Begin with the first line of the listing and quote every line through the one containing "return slab(corners, on_xy(low), V(0, 0, high"; give only those lines.

**Stored data:**
****************************************
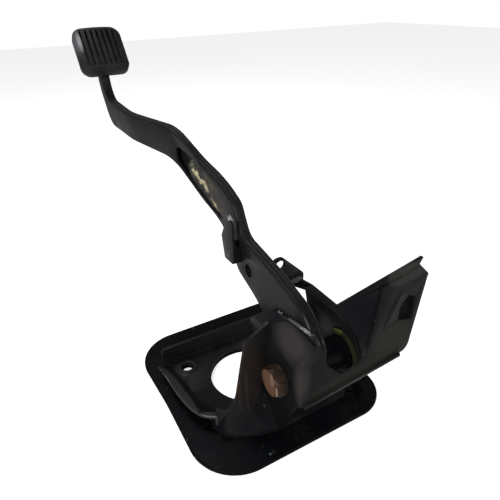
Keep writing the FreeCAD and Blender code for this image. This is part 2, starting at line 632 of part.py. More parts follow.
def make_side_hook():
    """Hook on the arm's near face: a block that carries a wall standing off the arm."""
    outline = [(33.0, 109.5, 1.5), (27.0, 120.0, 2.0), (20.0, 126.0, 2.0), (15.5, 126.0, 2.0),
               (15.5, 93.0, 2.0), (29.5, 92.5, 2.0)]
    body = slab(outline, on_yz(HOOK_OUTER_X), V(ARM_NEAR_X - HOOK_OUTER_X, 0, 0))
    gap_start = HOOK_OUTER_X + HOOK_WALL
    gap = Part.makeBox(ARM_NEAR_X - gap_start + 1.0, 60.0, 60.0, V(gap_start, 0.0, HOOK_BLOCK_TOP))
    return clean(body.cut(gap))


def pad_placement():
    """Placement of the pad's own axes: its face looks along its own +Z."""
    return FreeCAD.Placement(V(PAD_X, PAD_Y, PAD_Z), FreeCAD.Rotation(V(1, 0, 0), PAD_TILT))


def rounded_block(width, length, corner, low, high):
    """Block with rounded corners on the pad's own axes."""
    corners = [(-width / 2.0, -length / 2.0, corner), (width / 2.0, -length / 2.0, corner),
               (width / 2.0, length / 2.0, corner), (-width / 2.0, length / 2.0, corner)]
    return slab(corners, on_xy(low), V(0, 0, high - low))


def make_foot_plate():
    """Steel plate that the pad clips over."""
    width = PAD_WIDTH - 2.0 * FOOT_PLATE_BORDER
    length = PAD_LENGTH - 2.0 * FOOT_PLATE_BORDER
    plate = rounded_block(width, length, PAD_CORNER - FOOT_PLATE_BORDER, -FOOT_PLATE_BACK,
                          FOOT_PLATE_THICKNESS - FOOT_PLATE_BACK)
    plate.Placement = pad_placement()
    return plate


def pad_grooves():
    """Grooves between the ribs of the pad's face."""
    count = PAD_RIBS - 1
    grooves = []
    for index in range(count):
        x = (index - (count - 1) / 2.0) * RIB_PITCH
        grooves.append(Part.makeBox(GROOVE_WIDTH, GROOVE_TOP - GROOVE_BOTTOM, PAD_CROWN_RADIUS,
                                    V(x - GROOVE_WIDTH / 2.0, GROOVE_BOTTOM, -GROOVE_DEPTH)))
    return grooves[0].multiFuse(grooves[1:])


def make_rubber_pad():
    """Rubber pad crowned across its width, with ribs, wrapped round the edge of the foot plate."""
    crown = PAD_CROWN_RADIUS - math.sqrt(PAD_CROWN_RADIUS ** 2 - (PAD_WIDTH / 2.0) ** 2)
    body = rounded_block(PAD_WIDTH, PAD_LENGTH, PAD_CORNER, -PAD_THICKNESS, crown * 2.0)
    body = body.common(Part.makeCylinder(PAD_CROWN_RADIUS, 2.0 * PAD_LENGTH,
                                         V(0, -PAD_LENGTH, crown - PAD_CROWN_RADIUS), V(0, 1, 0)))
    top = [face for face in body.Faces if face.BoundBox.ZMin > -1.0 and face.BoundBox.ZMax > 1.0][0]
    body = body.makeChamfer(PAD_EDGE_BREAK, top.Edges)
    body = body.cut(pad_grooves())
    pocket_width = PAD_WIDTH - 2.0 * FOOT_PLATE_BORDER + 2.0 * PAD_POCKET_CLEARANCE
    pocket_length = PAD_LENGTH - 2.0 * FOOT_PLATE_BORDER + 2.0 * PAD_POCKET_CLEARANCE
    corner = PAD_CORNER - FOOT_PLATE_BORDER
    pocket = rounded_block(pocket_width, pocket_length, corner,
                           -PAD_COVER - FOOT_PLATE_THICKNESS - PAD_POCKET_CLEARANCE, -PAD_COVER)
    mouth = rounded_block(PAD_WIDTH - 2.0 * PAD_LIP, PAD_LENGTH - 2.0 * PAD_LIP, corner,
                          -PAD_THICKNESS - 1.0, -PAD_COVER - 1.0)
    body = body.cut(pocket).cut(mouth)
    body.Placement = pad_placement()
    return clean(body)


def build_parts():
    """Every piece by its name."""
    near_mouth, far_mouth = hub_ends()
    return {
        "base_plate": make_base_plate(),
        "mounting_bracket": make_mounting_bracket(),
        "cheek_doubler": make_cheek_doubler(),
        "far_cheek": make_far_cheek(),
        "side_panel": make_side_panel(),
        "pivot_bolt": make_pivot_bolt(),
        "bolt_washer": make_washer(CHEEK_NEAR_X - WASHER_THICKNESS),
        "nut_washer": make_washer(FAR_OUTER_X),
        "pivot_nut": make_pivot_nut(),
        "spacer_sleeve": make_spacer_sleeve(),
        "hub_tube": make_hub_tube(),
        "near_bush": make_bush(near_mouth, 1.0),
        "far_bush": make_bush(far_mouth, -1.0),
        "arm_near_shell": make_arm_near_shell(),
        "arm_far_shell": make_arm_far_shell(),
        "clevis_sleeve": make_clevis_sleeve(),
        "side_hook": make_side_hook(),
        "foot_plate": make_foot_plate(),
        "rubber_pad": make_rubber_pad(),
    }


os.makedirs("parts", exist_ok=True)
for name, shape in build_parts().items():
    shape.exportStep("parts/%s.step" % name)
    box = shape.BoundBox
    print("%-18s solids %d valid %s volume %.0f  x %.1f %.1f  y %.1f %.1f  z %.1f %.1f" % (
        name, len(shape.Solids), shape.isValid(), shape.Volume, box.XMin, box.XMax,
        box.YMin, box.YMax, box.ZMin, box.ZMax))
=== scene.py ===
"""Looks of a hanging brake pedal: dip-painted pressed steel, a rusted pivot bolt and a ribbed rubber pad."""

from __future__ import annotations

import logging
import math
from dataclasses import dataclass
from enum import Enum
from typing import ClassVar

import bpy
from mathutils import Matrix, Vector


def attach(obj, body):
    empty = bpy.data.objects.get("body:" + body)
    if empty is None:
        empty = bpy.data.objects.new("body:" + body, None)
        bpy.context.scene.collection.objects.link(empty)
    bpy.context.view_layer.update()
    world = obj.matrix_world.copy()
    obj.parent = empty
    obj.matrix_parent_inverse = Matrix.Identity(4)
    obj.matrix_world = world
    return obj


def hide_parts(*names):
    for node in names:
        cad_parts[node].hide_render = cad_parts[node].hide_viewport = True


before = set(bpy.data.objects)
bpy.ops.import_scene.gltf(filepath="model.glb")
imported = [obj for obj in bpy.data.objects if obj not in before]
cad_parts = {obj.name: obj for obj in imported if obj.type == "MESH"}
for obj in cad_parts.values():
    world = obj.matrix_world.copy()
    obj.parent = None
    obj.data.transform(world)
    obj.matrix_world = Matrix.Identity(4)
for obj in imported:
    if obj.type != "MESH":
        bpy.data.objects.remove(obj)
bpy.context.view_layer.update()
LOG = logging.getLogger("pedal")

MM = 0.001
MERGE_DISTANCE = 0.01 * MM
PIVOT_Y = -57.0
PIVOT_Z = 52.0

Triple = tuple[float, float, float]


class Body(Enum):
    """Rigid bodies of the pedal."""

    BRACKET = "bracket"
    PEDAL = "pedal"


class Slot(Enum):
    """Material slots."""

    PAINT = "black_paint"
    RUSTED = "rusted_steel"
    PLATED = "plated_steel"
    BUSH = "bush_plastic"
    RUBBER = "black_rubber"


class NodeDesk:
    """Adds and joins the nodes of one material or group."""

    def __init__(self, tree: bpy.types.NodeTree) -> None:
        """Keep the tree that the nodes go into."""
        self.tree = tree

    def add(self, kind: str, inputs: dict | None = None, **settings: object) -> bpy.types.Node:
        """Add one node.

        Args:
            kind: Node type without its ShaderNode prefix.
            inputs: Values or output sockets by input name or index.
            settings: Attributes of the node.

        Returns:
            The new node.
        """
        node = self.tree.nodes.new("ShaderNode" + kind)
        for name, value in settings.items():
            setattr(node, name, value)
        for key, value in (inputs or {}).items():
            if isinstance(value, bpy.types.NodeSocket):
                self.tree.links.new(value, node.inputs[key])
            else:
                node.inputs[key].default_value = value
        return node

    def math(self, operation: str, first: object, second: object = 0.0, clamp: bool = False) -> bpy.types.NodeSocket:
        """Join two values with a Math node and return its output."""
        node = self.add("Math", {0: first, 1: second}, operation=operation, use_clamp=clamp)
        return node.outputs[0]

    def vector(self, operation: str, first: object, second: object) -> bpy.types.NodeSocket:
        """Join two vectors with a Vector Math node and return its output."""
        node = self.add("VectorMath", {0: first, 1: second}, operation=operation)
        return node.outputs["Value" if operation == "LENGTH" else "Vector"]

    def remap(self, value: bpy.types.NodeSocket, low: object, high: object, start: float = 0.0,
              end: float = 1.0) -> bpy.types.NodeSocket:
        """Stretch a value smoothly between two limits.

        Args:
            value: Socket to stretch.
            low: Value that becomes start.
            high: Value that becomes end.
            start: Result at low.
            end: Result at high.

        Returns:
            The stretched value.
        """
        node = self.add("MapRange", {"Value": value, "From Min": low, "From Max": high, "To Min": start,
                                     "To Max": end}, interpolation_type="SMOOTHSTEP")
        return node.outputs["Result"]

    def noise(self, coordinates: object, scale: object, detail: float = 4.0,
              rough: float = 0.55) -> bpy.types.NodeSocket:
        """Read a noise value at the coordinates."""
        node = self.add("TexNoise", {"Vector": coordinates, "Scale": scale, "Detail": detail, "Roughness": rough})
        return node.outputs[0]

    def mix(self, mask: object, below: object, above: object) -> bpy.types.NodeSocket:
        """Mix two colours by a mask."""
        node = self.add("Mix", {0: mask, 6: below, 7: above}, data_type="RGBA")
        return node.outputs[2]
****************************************
**Exercise output:**
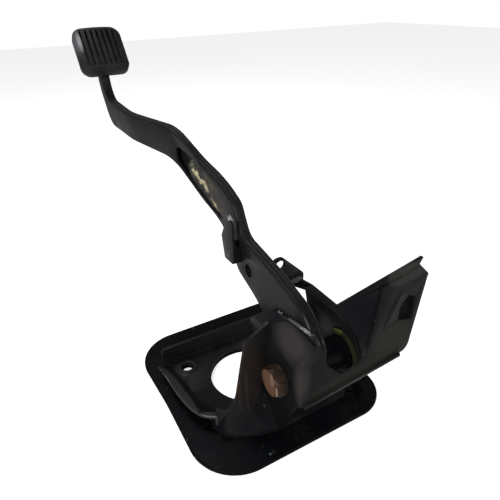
Keep writing the FreeCAD and Blender code for this image. This is part 2, starting at line 632 of part.py. More parts follow.
def make_side_hook():
    """Hook on the arm's near face: a block that carries a wall standing off the arm."""
    outline = [(33.0, 109.5, 1.5), (27.0, 120.0, 2.0), (20.0, 126.0, 2.0), (15.5, 126.0, 2.0),
               (15.5, 93.0, 2.0), (29.5, 92.5, 2.0)]
    body = slab(outline, on_yz(HOOK_OUTER_X), V(ARM_NEAR_X - HOOK_OUTER_X, 0, 0))
    gap_start = HOOK_OUTER_X + HOOK_WALL
    gap = Part.makeBox(ARM_NEAR_X - gap_start + 1.0, 60.0, 60.0, V(gap_start, 0.0, HOOK_BLOCK_TOP))
    return clean(body.cut(gap))


def pad_placement():
    """Placement of the pad's own axes: its face looks along its own +Z."""
    return FreeCAD.Placement(V(PAD_X, PAD_Y, PAD_Z), FreeCAD.Rotation(V(1, 0, 0), PAD_TILT))


def rounded_block(width, length, corner, low, high):
    """Block with rounded corners on the pad's own axes."""
    corners = [(-width / 2.0, -length / 2.0, corner), (width / 2.0, -length / 2.0, corner),
               (width / 2.0, length / 2.0, corner), (-width / 2.0, length / 2.0, corner)]
    return slab(corners, on_xy(low), V(0, 0, high - low))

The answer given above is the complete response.